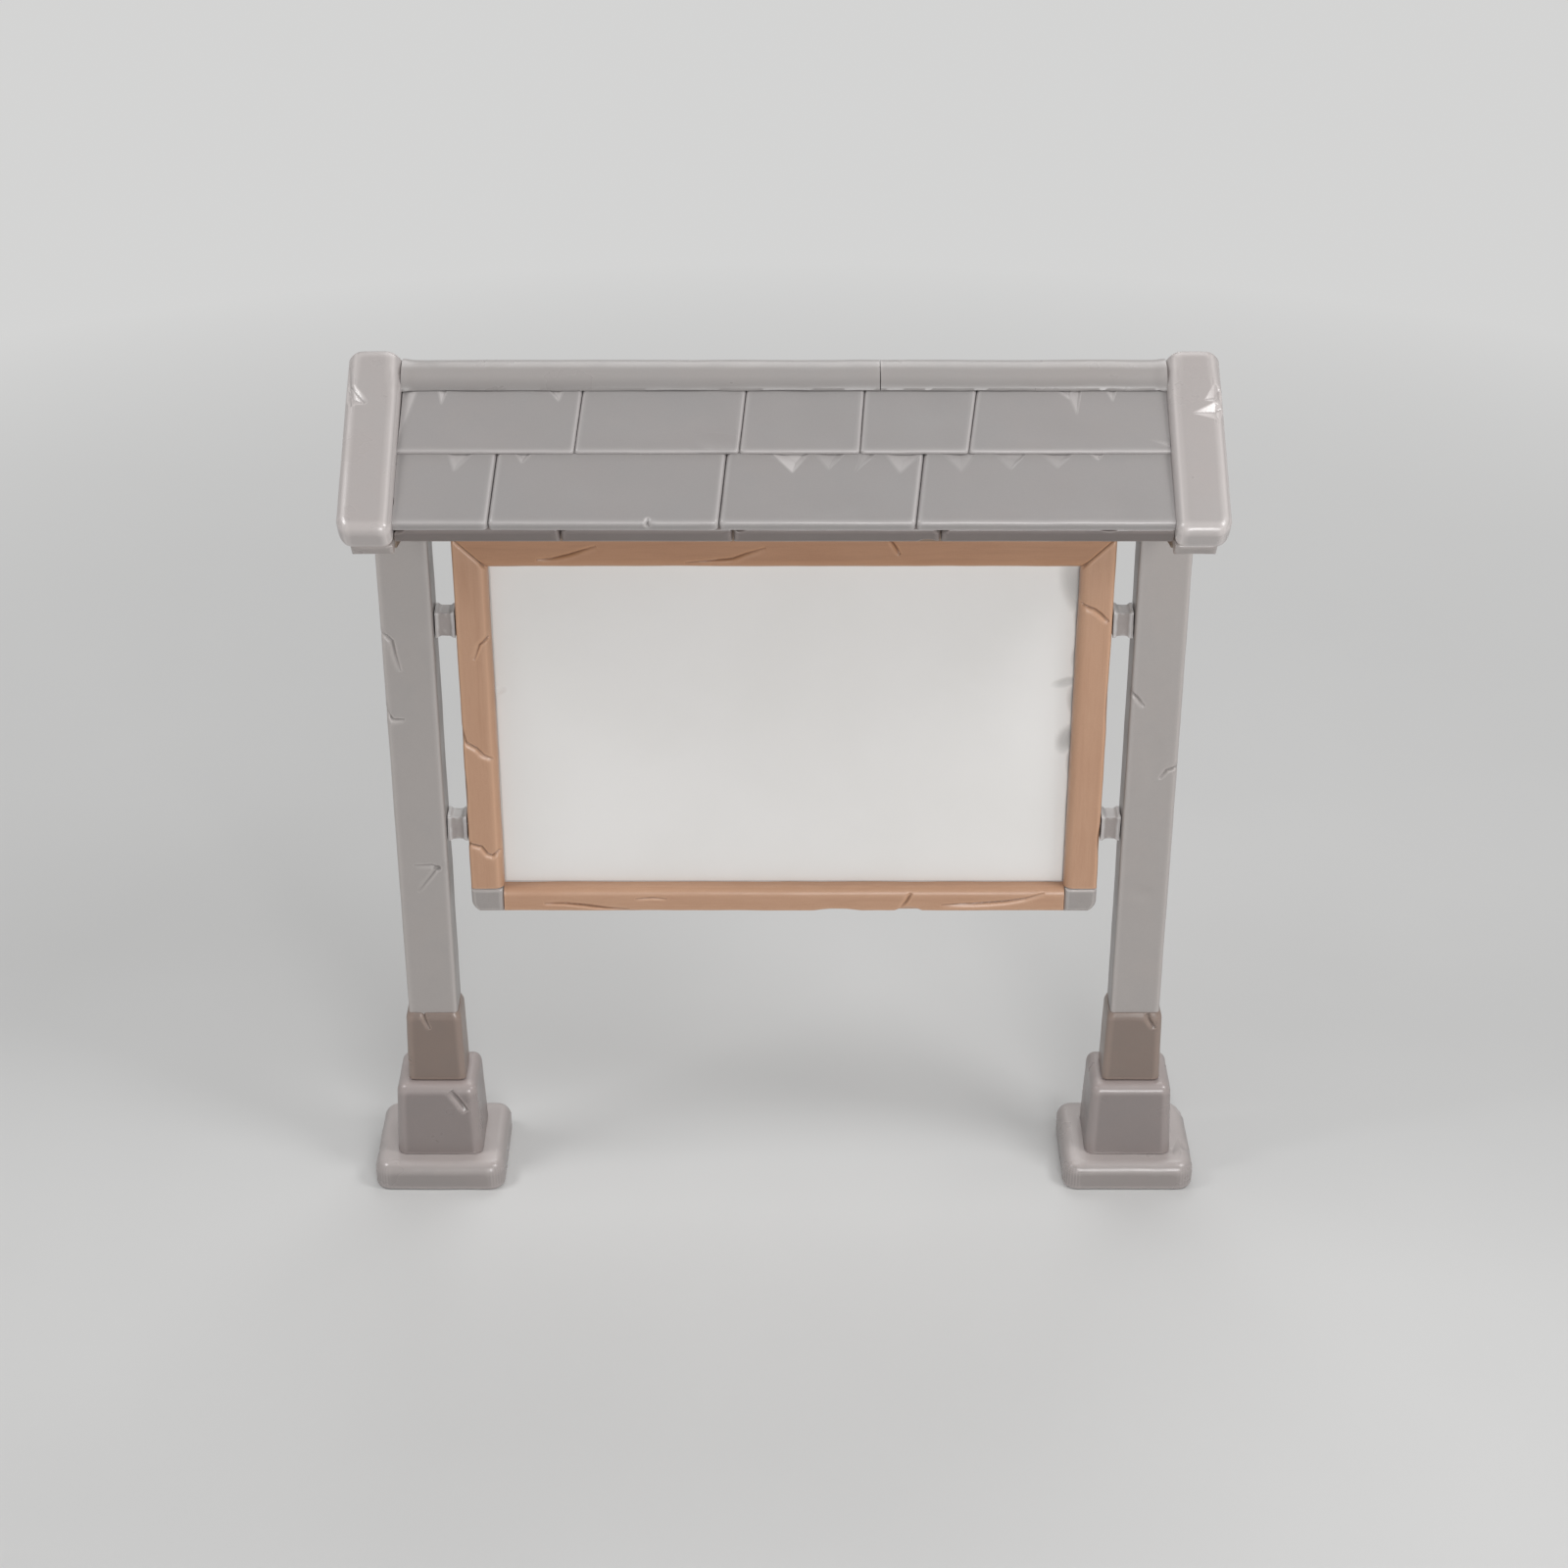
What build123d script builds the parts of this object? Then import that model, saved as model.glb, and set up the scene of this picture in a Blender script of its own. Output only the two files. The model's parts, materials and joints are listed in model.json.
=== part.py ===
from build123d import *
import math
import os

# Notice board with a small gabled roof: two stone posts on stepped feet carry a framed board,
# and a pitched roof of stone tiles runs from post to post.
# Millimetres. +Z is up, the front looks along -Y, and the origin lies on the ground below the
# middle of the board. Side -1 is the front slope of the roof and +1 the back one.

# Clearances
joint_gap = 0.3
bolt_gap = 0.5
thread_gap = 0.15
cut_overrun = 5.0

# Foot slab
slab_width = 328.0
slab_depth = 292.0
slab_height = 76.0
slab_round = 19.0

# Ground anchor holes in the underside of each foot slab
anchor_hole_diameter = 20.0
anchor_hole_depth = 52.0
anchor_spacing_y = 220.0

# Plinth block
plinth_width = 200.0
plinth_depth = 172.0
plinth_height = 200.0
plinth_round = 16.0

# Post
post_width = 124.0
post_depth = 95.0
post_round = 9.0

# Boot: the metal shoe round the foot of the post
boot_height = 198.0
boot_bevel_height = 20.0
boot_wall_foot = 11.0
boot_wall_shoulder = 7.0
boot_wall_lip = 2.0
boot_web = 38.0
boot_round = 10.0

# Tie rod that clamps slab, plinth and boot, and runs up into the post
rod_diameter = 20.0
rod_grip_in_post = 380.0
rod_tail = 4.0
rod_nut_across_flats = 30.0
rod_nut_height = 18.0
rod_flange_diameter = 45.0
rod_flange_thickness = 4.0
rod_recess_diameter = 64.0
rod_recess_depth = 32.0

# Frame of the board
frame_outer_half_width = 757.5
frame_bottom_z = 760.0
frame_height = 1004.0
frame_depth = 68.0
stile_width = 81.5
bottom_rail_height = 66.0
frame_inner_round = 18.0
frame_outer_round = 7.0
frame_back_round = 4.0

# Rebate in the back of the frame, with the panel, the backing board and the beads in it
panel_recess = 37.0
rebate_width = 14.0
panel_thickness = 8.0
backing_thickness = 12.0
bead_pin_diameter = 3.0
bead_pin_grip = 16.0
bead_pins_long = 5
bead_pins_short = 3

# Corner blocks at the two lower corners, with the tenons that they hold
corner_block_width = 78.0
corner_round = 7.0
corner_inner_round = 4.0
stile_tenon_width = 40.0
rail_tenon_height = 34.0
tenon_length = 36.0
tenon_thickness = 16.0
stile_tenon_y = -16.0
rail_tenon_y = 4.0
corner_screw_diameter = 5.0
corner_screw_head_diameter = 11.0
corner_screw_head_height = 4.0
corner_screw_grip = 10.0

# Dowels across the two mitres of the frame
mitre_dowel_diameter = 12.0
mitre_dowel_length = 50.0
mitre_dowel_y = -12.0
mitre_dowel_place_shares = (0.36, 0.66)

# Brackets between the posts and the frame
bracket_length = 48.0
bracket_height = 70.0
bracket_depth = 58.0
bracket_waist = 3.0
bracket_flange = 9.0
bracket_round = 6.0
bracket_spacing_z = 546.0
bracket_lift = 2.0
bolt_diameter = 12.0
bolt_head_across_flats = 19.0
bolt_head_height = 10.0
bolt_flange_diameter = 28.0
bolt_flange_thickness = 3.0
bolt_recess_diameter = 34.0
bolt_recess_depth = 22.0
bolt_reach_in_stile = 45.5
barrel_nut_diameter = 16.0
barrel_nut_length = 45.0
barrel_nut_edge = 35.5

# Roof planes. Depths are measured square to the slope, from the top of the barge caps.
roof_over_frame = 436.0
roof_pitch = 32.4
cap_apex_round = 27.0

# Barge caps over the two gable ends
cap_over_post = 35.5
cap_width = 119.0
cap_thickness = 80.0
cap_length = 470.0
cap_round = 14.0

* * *

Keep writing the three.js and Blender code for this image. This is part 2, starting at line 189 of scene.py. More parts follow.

» OBJECTIVE
Exactly reproduce the lines that run from the line bearing "What build123d script" through the line bearing "rod_recess_depth = 32.0", with both end lines included.

» FINAL ANSWER
What build123d script builds the parts of this object? Then import that model, saved as model.glb, and set up the scene of this picture in a Blender script of its own. Output only the two files. The model's parts, materials and joints are listed in model.json.
=== part.py ===
from build123d import *
import math
import os

# Notice board with a small gabled roof: two stone posts on stepped feet carry a framed board,
# and a pitched roof of stone tiles runs from post to post.
# Millimetres. +Z is up, the front looks along -Y, and the origin lies on the ground below the
# middle of the board. Side -1 is the front slope of the roof and +1 the back one.

# Clearances
joint_gap = 0.3
bolt_gap = 0.5
thread_gap = 0.15
cut_overrun = 5.0

# Foot slab
slab_width = 328.0
slab_depth = 292.0
slab_height = 76.0
slab_round = 19.0

# Ground anchor holes in the underside of each foot slab
anchor_hole_diameter = 20.0
anchor_hole_depth = 52.0
anchor_spacing_y = 220.0

# Plinth block
plinth_width = 200.0
plinth_depth = 172.0
plinth_height = 200.0
plinth_round = 16.0

# Post
post_width = 124.0
post_depth = 95.0
post_round = 9.0

# Boot: the metal shoe round the foot of the post
boot_height = 198.0
boot_bevel_height = 20.0
boot_wall_foot = 11.0
boot_wall_shoulder = 7.0
boot_wall_lip = 2.0
boot_web = 38.0
boot_round = 10.0

# Tie rod that clamps slab, plinth and boot, and runs up into the post
rod_diameter = 20.0
rod_grip_in_post = 380.0
rod_tail = 4.0
rod_nut_across_flats = 30.0
rod_nut_height = 18.0
rod_flange_diameter = 45.0
rod_flange_thickness = 4.0
rod_recess_diameter = 64.0
rod_recess_depth = 32.0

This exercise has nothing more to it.